A Man of Parts: A Novel
As I read this lengthy novel, I often needed to remind myself that it is a work of fiction and not biography. The author has produced such a well-sourced account of the life, times, loves, lusts and writings of H.G. Wells that it covers much of the ground that a biographical narrative would. David Lodge has used letters, memories and history to develop a life of Wells that shows the brilliance, complications and paradoxes of the then most renowned English writer in the early years of the 20th century.
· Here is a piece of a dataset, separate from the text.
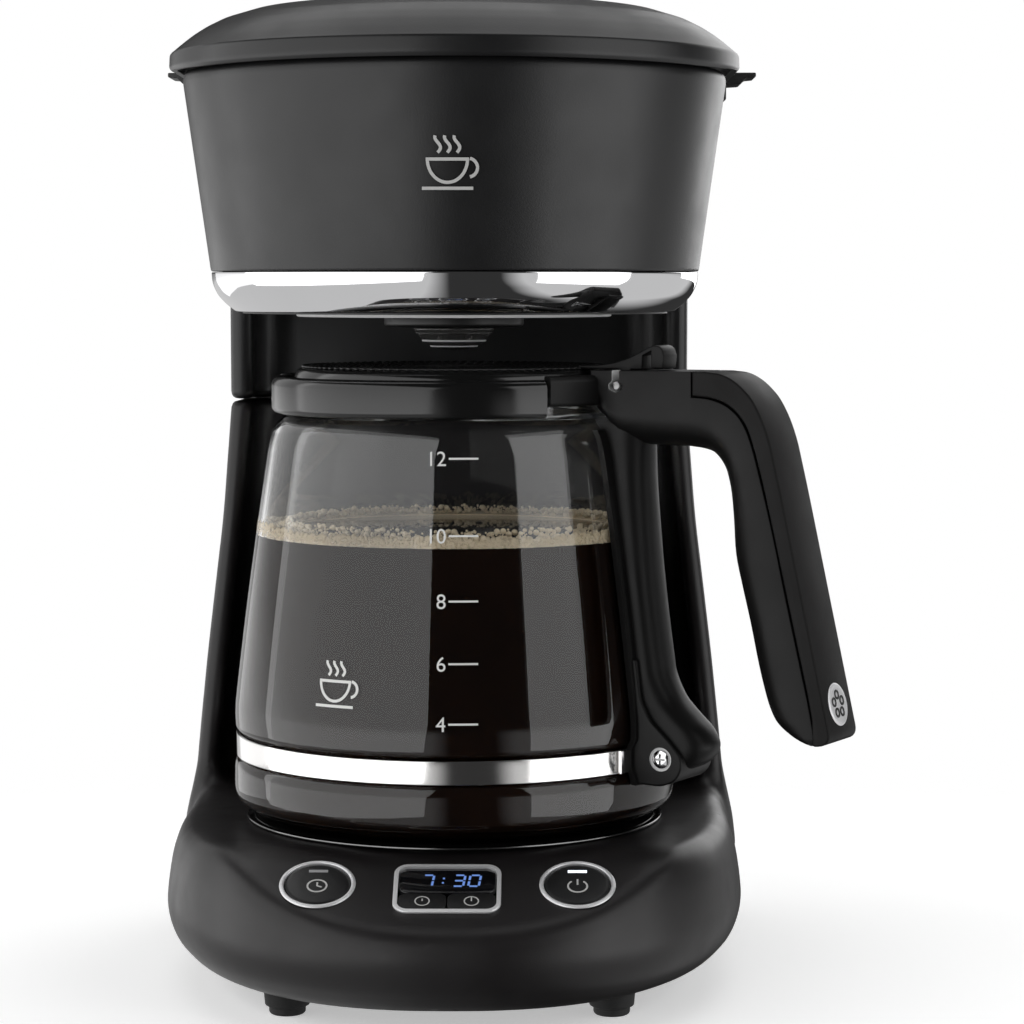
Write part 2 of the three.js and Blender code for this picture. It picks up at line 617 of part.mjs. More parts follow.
piece(carafe, 'handle_spine', makeSpine(), glossBlack);
piece(carafe, 'handle_grip', makeGrip(), innerBlack);
const badgePlace = [reach(100), 100];
const badgeTilt = Math.PI / 2 - Math.atan(HANDLE_LEAN);
const badgeSeat = (radius, low, high) => rod(radius, low, high, 20).rotateY(badgeTilt)
  .translate(badgePlace[0], 0, badgePlace[1]);
piece(carafe, 'handle_cover', cut(makeCover(), badgeSeat(7, -0.9, 4)), charcoal);
piece(carafe, 'handle_badge', badgeSeat(6.7, -0.6, 0.3), steel);
piece(carafe, 'band_screw', turned([
  [0, -SPINE_HALF - 0.9], [2.2, -SPINE_HALF - 0.9], [3, -SPINE_HALF - GAP], [1.5, -SPINE_HALF - GAP],
  [1.5, 4], [0, 4]], 14).rotateX(-Math.PI / 2).translate(84, 0, 80), chrome);
piece(carafe, 'lid_pivot_pin',
  rod(PIN_R, -10, 10, 14).rotateX(Math.PI / 2).translate(PIVOT_U, 0, PIVOT_Z), steel);

const lidRim = NECK_R - GLASS_WALL - 0.6;
piece(carafe, 'carafe_lid', cut(turned([
  [0, 203.4], [14, 202.6], [40, 200.4], [lidRim - 3, 196], [lidRim, 196], [lidRim, 201.4],
  [lidRim - 2, 203.2], [36, 205.2], [14, 206], [0, 206]], 28), rod(4, 190, 210, 12)), glossBlack);

function makeThumbLever() {
  const outline = new THREE.Shape();
  outline.moveTo(lidRim + GAP + 0.2, 200.6).lineTo(64, 201).lineTo(70, 203.9).lineTo(72, ARM_TOP + 0.6);
  outline.lineTo(80, ARM_TOP + 1.2).quadraticCurveTo(81.4, 210.4, 80, 213.6).lineTo(75.6, 213.2);
  outline.quadraticCurveTo(72.6, 208.8, 68, 207.4);
  outline.lineTo(lidRim + GAP + 0.2, 204.4);
  const hub = rod(4, -LEVER_HALF, LEVER_HALF, 18).rotateX(Math.PI / 2).translate(PIVOT_U, 0, PIVOT_Z);
  const hole = rod(PIN_R + 0.3, -10, 10, 16).rotateX(Math.PI / 2).translate(PIVOT_U, 0, PIVOT_Z);
  return cut(join(slab(outline, -LEVER_HALF, LEVER_HALF), hub), hole);
}
piece(carafe, 'thumb_lever', makeThumbLever(), glossBlack);

// ---------- Origin at the middle of the footprint ----------

machine.updateMatrixWorld(true);
const middle = new THREE.Box3().setFromObject(machine, true).getCenter(new THREE.Vector3());
machine.position.set(-middle.x, -middle.y, 0);

export default machine;
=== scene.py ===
"""Drip coffee maker with a glass carafe: the looks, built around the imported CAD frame.

Lengths inside the script are millimetres in the machine's own frame (X = 0 on the centre plane,
Y = 0 where the housing is widest, Z up from the counter). spot() turns them into the row frame.
"""
import math
import random

import bmesh
import bpy
import numpy as np
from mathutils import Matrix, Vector


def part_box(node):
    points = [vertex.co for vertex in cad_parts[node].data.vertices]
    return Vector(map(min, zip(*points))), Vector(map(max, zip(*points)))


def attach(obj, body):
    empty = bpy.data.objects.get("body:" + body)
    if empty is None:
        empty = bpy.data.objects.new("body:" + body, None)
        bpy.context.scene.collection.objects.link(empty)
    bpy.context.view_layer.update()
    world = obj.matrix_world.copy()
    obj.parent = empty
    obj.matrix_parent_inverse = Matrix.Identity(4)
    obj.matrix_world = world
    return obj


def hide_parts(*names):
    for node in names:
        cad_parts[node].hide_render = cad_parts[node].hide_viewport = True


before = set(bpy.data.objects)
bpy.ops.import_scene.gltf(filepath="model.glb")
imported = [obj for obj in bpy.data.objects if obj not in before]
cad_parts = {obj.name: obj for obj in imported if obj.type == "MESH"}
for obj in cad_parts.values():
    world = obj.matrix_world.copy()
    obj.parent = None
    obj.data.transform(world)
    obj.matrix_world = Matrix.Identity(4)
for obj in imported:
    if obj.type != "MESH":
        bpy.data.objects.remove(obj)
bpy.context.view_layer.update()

# ---------- Shared dimensions, millimetres ----------

CORNER = 6          # squareness of the housing's rear corners
BASE_NOSE = 2.3     # squareness of the base's front
BASE_BOTTOM = 8
BASE_FRONT = 125
DECK = 53.5
SEAM = 192
HEAD_BOTTOM = 237.5
HEAD_TOP = 304.2
LID_BOTTOM = 305
LID_TOP = 328
CHROME_BOTTOM = 224
COLUMN_FRONT = 45
NICHE_BACK = 66
WALL = 2.5
GAP = 0.3
CREASE_Y = -83.8
SLOPE = math.radians(26)
BREW_Y = -15
HINGE = (110, 306.5)
HANDLE_TURN = math.radians(-29)
COFFEE_TOP = 151

housing_low, housing_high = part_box("lower_housing")
CENTRE_X = (housing_low.x + housing_high.x) / 2
CENTRE_Y = housing_low.y + BASE_FRONT / 1000


def spot(x, y, z):
    """A point of the machine's own frame, in metres in the row frame."""
    return (CENTRE_X + x / 1000, CENTRE_Y + y / 1000, z / 1000)


def in_machine(points):
    return points


def in_carafe(points):
    """Carafe frame: x out along the handle, y across it, z up."""
    turned = points.copy()
    c, s = math.cos(HANDLE_TURN), math.sin(HANDLE_TURN)
    turned[:, 0] = points[:, 0] * c - points[:, 1] * s
    turned[:, 1] = points[:, 0] * s + points[:, 1] * c + BREW_Y
    return turned


def in_brew(points):
    return points + np.array([0, BREW_Y, 0])


def on_panel(points):
    """Control panel frame: x right, y up the slope from the crease, z out of it."""
    tilted = points.copy()
    c, s = math.cos(SLOPE), math.sin(SLOPE)
    tilted[:, 1] = CREASE_Y + points[:, 1] * c - points[:, 2] * s
    tilted[:, 2] = DECK + points[:, 1] * s + points[:, 2] * c
    return tilted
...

There are many events and dialogue which can have come only from Lodge’s imagination, but he has endeavoured to ensure that all the fictional elements are commensurate with known events. It is fascinating account of a mostly well-known story, secured in the historical context of England in the late 19th and early-to-mid 20th centuries. Wells’ early struggles, his burgeoning literary reputation, battles with the Fabians, and most notoriously, his serial philandering, sexual appetite and highly unconventional marital arrangements are the essence of the tale. It is an absorbing read, divided between the omniscient biographical narrator, and sections where as an old and dying man, what seems to be Wells’ conscience is interrogating and asking him to justify his life and works. On balance, it works excellently, though some readers may find the style a little too grounded in a biographical progression to make it a truly soaring work of imaginative fiction.